Arranging the song was rough. Everything I tried felt derivative and stupid. Real talk for a minute: one of my struggles as a composer has been to accept that having a toolbox does not make me a hack.** The truth is that having a toolbox means I have experience, understanding, and contextual awareness. Still, sometimes understanding one's own work can masquerade as feeling like it is devoid of meaning or mystery.

There was no deadline, so I worked on it in fits and starts. Eventually the terrible guilt of having nothing to show the team overwhelmed the terrible fear of showing something bad. (I strive to evolve beyond this method of task completion.)***

Asides aside, here's what I eventually ended up with. I'm actually quite pleased by it:


Happy ending, right? But it's not the end yet!

The time comes: we are ready to make a trailer. Annie played with the audio against a storyboard, and made a rough edit that fit the trailer's story-arc and our self-imposed time limit. She sent me this, sped up 15%, for reference. I'm posting it if for no other reason than chipmunk voices are funny.


I made a nice edit for her to try, and a couple other options for good measure. Instead of speeding up the song, though, I found ways of cutting out more time without sacrificing the flow.

But eventually, it sinks in that the song is too slow. Not just, “a verse takes too much time,” but “this doesn't make for an exciting, well-paced trailer”. I realized that using the song was a dangerous assumption. It fits the world of the game and we like it, but sometimes I like this is a poison that keeps you clinging to something ineffective. Killing your darlings and all that. But at this point the best option was to somehow make it effective. Cue: STRESS.

There wasn't enough time to re-record everything, so I looked for tools that could speed it up without changing the pitch, over-compromising the quality, or burning a giant hole in my bank account. I figured out that Audacity could speed up the song and then bring the pitch back down without sacrificing too much audio quality, so things were looking good again. Annie also asked if I could add some pizzicato or something to the verses. For the sake of getting her something to cut against, I focused first on just getting the framework of the edit nailed down, and recording later. But by the time we settled on the edit, she said, “don't worry, I think it will work as is,” and I let it go. Soon after, Annie sent the team the first rough pass of the trailer:


It was immediately obvious why she asked for something more. There just wasn't enough in the music to support the visuals.

I got to work right away. It didn't need a whole lot – a new cello part to function as a bass line, and more drum action – but that little bit made an enormous difference. To keep things consistent, I recorded at the original tempo, mixed the new material into the trailer edit, then sped it up and tuned it down again. There will always be some things I notice due to the speed-up, but overall I'm really pleased with how everything came together. Now, it's a happy ending.

After taking this journey together, I think it's worth watching and hearing the final result one more time in context. Allow me to make that extremely convenient for you:




*I do not believe in muses, but that is another post for another time and another place.

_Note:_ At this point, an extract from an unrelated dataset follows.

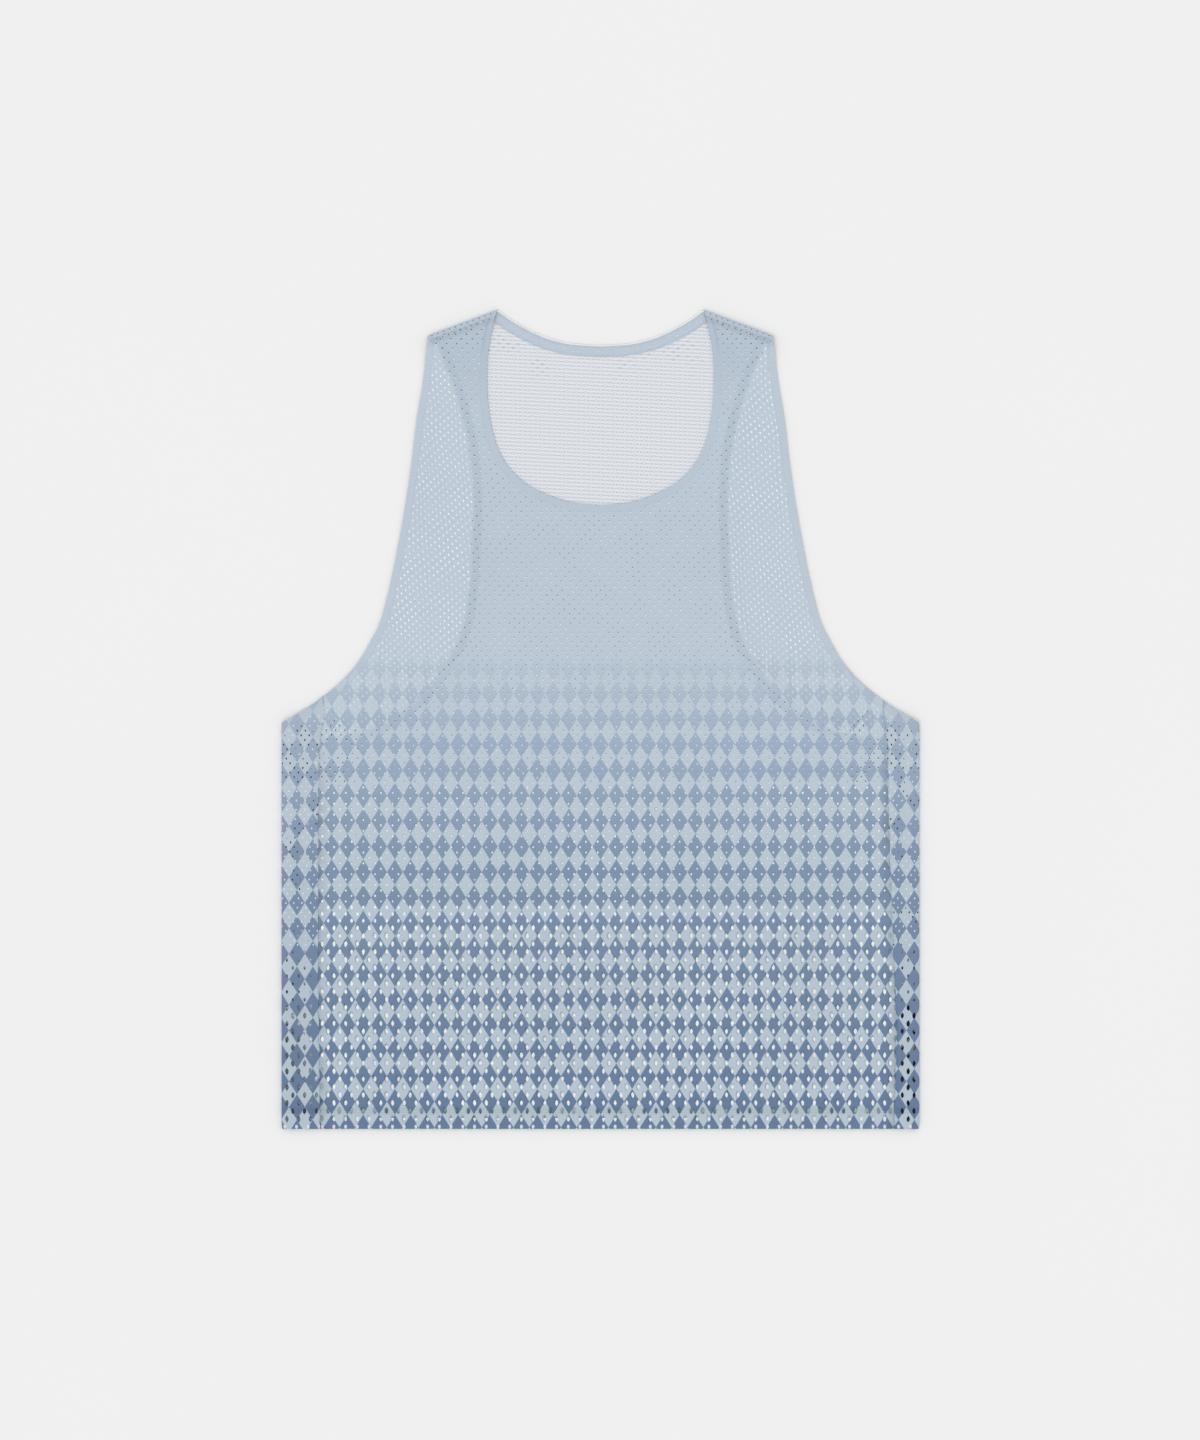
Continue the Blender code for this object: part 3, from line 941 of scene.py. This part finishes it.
def printed(knit, ground, shift):
    """Printed diamonds, whose blue deepens towards the hem."""
    size = (knit.colours.diamond_width, knit.colours.diamond_height)
    dark = diamonds(knit, knit.u + shift, knit.v + shift, *size)
    stops = [(share, linear(*blue)) for share, blue in PRINT_BLUES]
    stops = [(0.0, knit.colours.print_hem), *stops, (1.0, knit.colours.double)]
    blues = knit.ramp((knit.v - HEM_Y) / (PRINT_PALEST - HEM_Y), stops)
    light = knit.mix(knit.step(knit.v, -60.0, -180.0), ground, knit.colours.print_light)
    return knit.mix(dark * knit.step(knit.v, PRINT_TOP, PRINT_FULL), light, blues)


def off_edges(knit, zones):
    """1 above the holes that are cut, and away from the openings."""
    cut_to = top_of(zones)
    return knit.step(knit.v, cut_to, cut_to + 0.5) * knit.step(knit.from_opening, 5.4, 6.2)


def shoulder_dots(knit, shift, offset, ends):
    """A row of open holes beside the shoulder seam."""
    along = abs(knit.u) * SHOULDER_RUN[0] + knit.v * SHOULDER_RUN[1]
    row = dots(knit, along + shift, knit.from_seam + offset, SHOULDER_PITCH, SHOULDER_ROWS, 0.5, 0.6)
    return row * knit.step(knit.v, 284.0, 292.0) * knit.step(knit.from_seam, *ends)


def under_arm(knit):
    """1 in the band below the armholes, where more holes are open."""
    return knit.step(abs(knit.v + 27.0), 30.0, 12.0)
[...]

**I could write a very long editorial about this feeling, ways I've seen it manifest in other people, and the environment that allows both it and an attitude that music is worthless to simultaneous flourish, and oh wow, hey why does anybody let me write blogs, I am too serious and introspective for my own good, let's get back on track.

***For anyone who struggles with the same feelings, I will tell you what I did to finish the piece – I made arrangement choices that felt the best despite being hackneyed, and when all the bones were there I embellished some things and took other things away, and kept nit-picking until I felt good about it. If this sounds like basic technique and a painfully obvious solution, you are correct. The important takeaway is this: sometimes the obvious choice is the best choice, and that may not be clear to you while in the throes of self-doubt. Take heart, my fellow stress-writers. Keep confidence in your ability.